Which lines come from the start of the records through the line that holds "the back plate."? Write them out word for word.

....

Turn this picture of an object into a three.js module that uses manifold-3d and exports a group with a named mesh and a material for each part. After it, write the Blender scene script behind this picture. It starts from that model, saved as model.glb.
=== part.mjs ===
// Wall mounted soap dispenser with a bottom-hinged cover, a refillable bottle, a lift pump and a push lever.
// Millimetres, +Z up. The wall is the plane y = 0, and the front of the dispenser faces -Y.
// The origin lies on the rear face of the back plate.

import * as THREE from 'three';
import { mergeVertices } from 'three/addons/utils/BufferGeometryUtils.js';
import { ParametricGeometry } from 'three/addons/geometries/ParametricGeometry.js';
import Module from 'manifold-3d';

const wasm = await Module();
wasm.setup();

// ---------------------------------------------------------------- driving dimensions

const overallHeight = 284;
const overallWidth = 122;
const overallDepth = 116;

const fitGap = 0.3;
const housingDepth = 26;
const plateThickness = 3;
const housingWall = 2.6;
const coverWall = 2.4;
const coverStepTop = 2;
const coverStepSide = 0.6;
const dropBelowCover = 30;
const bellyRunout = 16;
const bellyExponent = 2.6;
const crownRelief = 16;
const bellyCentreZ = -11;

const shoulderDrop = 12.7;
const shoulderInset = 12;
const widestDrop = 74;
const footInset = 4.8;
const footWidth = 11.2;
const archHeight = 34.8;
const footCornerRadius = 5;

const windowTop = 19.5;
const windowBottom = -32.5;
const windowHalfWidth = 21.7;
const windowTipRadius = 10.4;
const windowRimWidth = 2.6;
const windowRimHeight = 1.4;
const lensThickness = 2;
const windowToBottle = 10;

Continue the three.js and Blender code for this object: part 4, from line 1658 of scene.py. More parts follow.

....

# Problem solution:
Turn this picture of an object into a three.js module that uses manifold-3d and exports a group with a named mesh and a material for each part. After it, write the Blender scene script behind this picture. It starts from that model, saved as model.glb.
=== part.mjs ===
// Wall mounted soap dispenser with a bottom-hinged cover, a refillable bottle, a lift pump and a push lever.
// Millimetres, +Z up. The wall is the plane y = 0, and the front of the dispenser faces -Y.
// The origin lies on the rear face of the back plate.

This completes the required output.